SOL Is Down 72% From Its ATH. Here's Why That's Exactly When Algo Copy Trading Outperforms.
SOL down 72% from ATH. Manual traders panic-sell or bag-hold. Here's the on-chain case for why bear markets are where algo copy trading proves itself.
TL;DR
SOL is down 72% from its $295 ATH. Manual traders panic-sell or bag-hold. Algorithmic copy trading works differently: it trades both directions, holds positions for hours not months, and doesn't freeze during drawdowns. On-chain data from Stratium's tracked wallets shows consistent win rates of 55–70% even in bear conditions — because the edge is in execution speed and pattern recognition, not price direction.
Florian
Founder & Head of Quant — Stratium
SOL is down 72% from ATH — and that's exactly when most "traders" get exposed.
Risk disclaimer: This article is for informational purposes only and does not constitute financial advice. Crypto assets carry significant risk of loss. Past strategy wallet performance does not guarantee future returns. Always verify on-chain data independently.
Bear markets punish emotion… and reward rules. Here's why verified algo copy trading can outperform when everyone else is panic-selling or bag-holding.
Solana hit $295 in January 2025. It trades near $82 today. Your Telegram callers have gone quiet. Most retail traders are either panic-selling or bag-holding in silence. Verified algorithmic copy trading on Solana works on a completely different logic — one that gets more defensible, not less, the longer the bear market lasts. Here is the data-backed case for why.
What Does the Solana Bear Market Look Like Right Now?
SOL peaked at $295 in January 2025, driven by the $TRUMP memecoin launch and a wave of institutional excitement following spot ETF approvals. Fourteen months later, it trades near $82 — a drawdown of roughly 72%. Standard Chartered cut their 2026 price target from $310 to $250 this week. Nearly $870 million in SOL has quietly moved out of liquid staking protocols since June 2025, increasing the pool of tokens that can be sold.
| Metric | Figure |
|---|---|
| SOL decline from ATH | −72% (from $295 to ~$82) |
| Drop in daily Solana DEX traders | −81% (from 4.8M to ~900K) |
| Stolen from Solana users in H1 2025 | $250M+ (15% of all global crypto losses) |
This is not a minor correction. This is a genuine bear market for Solana — one that has already wiped out most of the retail traders who arrived during the 2024–2025 supercycle. And yet the on-chain data tells a more complicated story: Pump.fun just recorded a $2 billion daily DEX volume all-time high, the Solana memecoin market cap has recovered from $5.1 billion to $6.7 billion since January, and new builders are still shipping.
Solana is not dead.

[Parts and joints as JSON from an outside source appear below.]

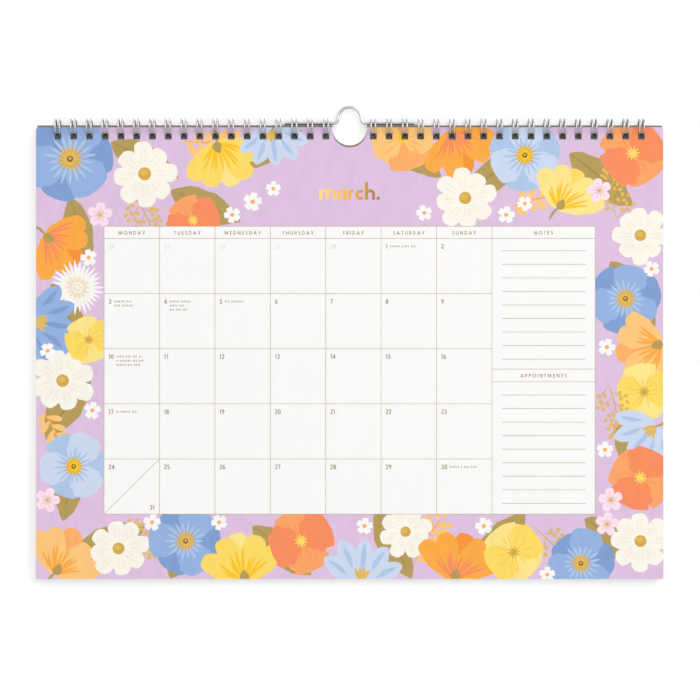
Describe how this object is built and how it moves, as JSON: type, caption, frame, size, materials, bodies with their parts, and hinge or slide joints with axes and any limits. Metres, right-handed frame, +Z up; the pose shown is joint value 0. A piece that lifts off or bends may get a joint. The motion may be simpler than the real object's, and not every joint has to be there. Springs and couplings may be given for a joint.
{
  "type": "wall calendar",
  "caption": "Landscape wall calendar: a punched month leaf and further leaves on a stiff board, wire-bound along the top, with a hanging loop in a thumb notch.",
  "frame": {"origin": "where the nail bears: the underside of the hanger's arch, in the plane of the hanger wire", "axes": "+X right as seen from the front, along the binding; +Y back, into the wall; +Z up"},
  "size_m": [0.3366, 0.0095, 0.2543],
  "materials": {
    "hanger_wire": "bright zinc-plated wire",
    "binding_wire": "nylon-coated bright silver wire",
    "printed_paper": "uncoated paper with a lilac floral print round a white day grid",
    "page_paper": "uncoated white paper",
    "board": "plain grey board",
    "cover_card": "matt white card"
  },
  "bodies": {
    "hanger": {"hanger_wire": "hanger_wire"},
    "binding": {"left_binding_wire": "binding_wire", "right_binding_wire": "binding_wire"},
    "board": {"back_board": "board"},
    "month_block": {"later_months_block": "page_paper"},
    "showing_month": {"march_leaf": "printed_paper"},
    "turned_stack": {"front_cover": "cover_card", "turned_months": "page_paper"}
  },
  "joints": [
    {"name": "hanger_turn", "type": "hinge", "parent": "hanger", "child": "binding", "pos_m": [0, 0, -0.008], "axis": [1, 0, 0], "continuous": true},
    {"name": "board_turn", "type": "hinge", "parent": "binding", "child": "board", "pos_m": [0, -0.00229, -0.00983], "axis": [-1, 0, 0], "range_deg": [0, 180]},
    {"name": "block_turn", "type": "hinge", "parent": "board", "child": "month_block", "pos_m": [0, -0.00229, -0.00983], "axis": [-1, 0, 0], "range_deg": [0, 180]},
    {"name": "month_turn", "type": "hinge", "parent": "month_block", "child": "showing_month", "pos_m": [0, -0.00229, -0.00983], "axis": [-1, 0, 0], "range_deg": [0, 180]},
    {"name": "turned_stack_swing", "type": "hinge", "parent": "binding", "child": "turned_stack", "pos_m": [0, 0.00044, -0.01316], "axis": [1, 0, 0], "range_deg": [0, 15]}
  ]
}
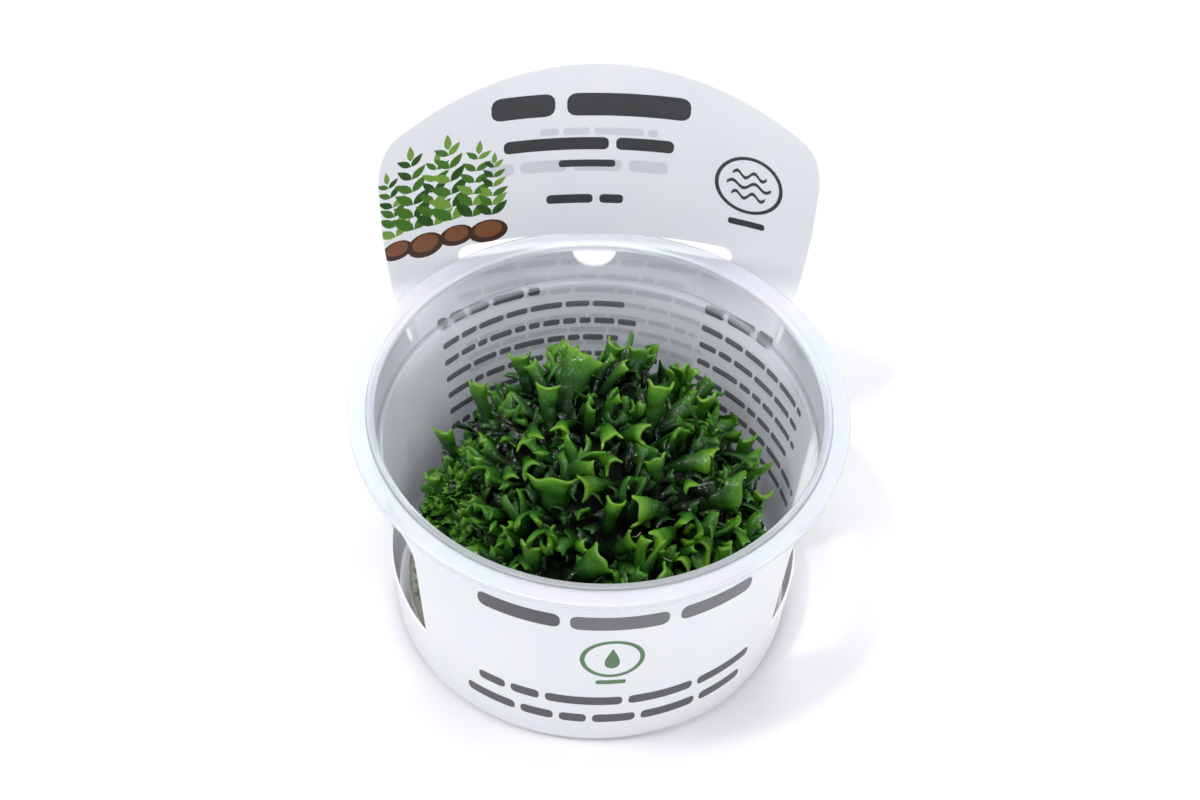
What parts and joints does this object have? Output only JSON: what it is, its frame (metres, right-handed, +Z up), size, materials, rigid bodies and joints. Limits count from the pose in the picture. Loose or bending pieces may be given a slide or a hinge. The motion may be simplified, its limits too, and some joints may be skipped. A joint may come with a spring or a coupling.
{
  "type": "tissue cultured aquatic liverwort in tub",
  "caption": "Mound of green, fork-tipped liverwort thalli grown in a clear round tub with a flanged rim, wrapped in a white sleeve with side windows and a tall arched header.",
  "frame": {"origin": "centre of the tub's flat base, on the surface it stands on", "axes": "+Z up along the tub's axis; the header stands at +Y and leans back to +Y, the sleeve's front faces -Y, +X is to the right seen from the front"},
  "size_m": [0.0996, 0.1001, 0.1022],
  "materials": {
    "tub": "clear moulded plastic, glossy",
    "sleeve": "white printed sheet, semi-gloss, die-cut",
    "gel": "pale translucent jelly, wet",
    "mat": "dark wet plant tissue",
    "thallus": "waxy translucent green plant tissue, wet sheen"
  },
  "bodies": {
    "root": {"tub": "tub", "sleeve": "sleeve", "growth_gel": "gel", "thallus_mat": "mat", "thallus_01": "thallus", "thallus_02": "thallus", "thallus_03": "thallus", "thallus_04": "thallus", "thallus_05": "thallus", "thallus_06": "thallus", "thallus_07": "thallus", "thallus_08": "thallus", "thallus_09": "thallus", "thallus_10": "thallus", "thallus_11": "thallus", "thallus_12": "thallus", "thallus_13": "thallus", "thallus_14": "thallus", "thallus_15": "thallus", "thallus_16": "thallus", "thallus_17": "thallus", "thallus_18": "thallus", "thallus_19": "thallus", "thallus_20": "thallus", "thallus_21": "thallus", "thallus_22": "thallus", "thallus_23": "thallus", "thallus_24": "thallus", "thallus_25": "thallus", "thallus_26": "thallus", "thallus_27": "thallus", "thallus_28": "thallus", "thallus_29": "thallus", "thallus_30": "thallus", "thallus_31": "thallus", "thallus_32": "thallus", "thallus_33": "thallus", "thallus_34": "thallus", "thallus_35": "thallus", "thallus_36": "thallus", "thallus_37": "thallus", "thallus_38": "thallus"}
  },
  "joints": []
}
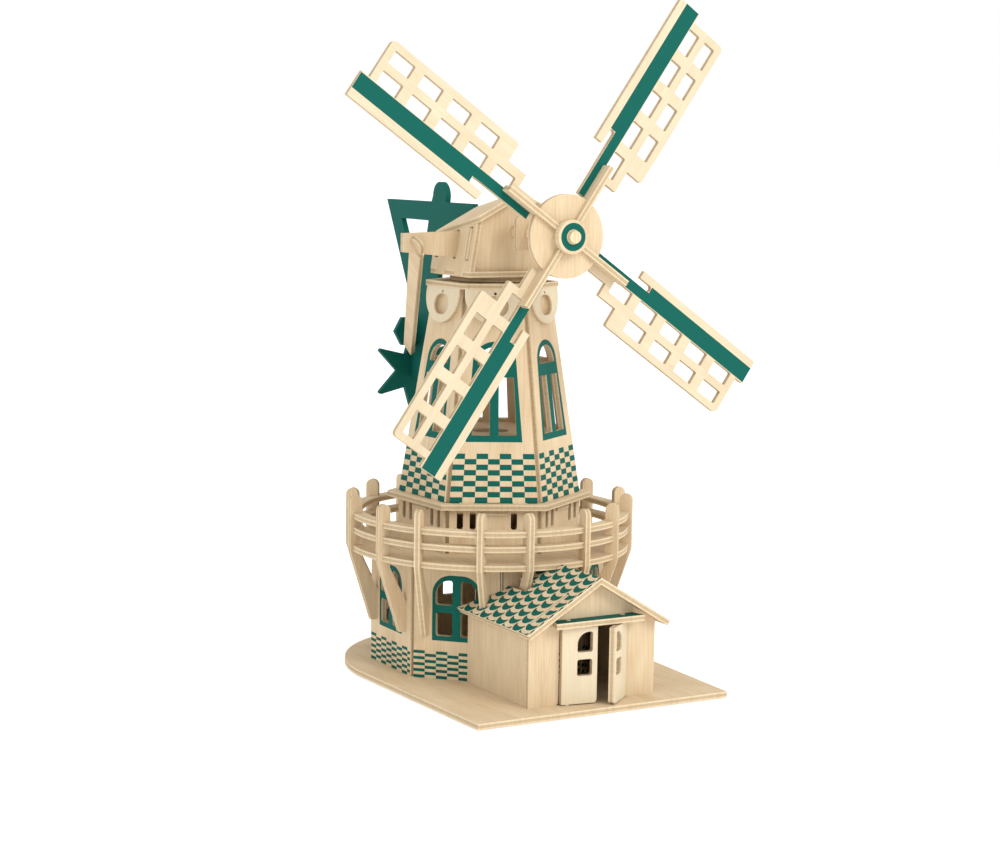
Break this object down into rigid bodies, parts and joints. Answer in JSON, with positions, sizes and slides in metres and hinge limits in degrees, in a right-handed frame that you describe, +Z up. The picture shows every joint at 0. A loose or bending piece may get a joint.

It is in a period of maximum pain — which is precisely the environment where the difference between emotional manual trading and rules-based algorithmic copy trading becomes most visible.
Why Does Emotion Destroy Manual Traders in Bear Markets?
The data on human trading behavior in bear markets is not kind. Studies across crypto and traditional markets consistently show that retail traders perform worst not when prices fall, but when prices fall slowly and unpredictably. Volatility they can endure. Grinding, relentless drawdown erodes judgment.
Three cognitive biases activate simultaneously in a bear market, and they compound each other.
Loss aversion means traders feel losses roughly twice as intensely as equivalent gains. In a 72% drawdown environment, this creates a constant, low-grade panic that makes position management nearly impossible. Traders either sell to stop the emotional pain — usually at the worst possible moment — or refuse to cut losing positions because realizing the loss feels worse than the paper loss.
Recency bias means that after weeks of red candles, the brain begins to treat further decline as the default expectation. This suppresses buying at logical support levels and amplifies panic-selling on news events — even news that is largely irrelevant to price, like a bank cutting a speculative 12-month target.
Social proof addiction — the need for others to validate a trade before acting — is never more dangerous than in a bear market. Telegram channels go quiet when trades go wrong. The callers who were loudest during the bull run either disappear or pivot to posting "soon" content. Traders waiting for social validation end up waiting for a signal that never comes, or following the wrong one desperately when it does.
The Real Bear Market Loss Pattern
Most retail traders in a bear market do not lose all their money in one catastrophic trade. They lose it in a pattern: small loss from panic-sell, missed recovery rally, larger re-entry at the wrong level, another panic-sell. The cumulative effect of repeated emotional decisions across dozens of trades is far more destructive than any single bad call.
Algorithms do not have any of these biases. An algorithm running a verified strategy on Solana executes exactly the same rules at $82 as it did at $200. It does not check Telegram before entering a position. It does not hesitate because the market has been red for three weeks. It does not sell because someone in a Discord channel posted a bearish chart.
"The bear market does not reveal who was lucky. It reveals who had a system."
Why Do Bear Markets Reveal Whether an Algo Strategy Is Actually Verified?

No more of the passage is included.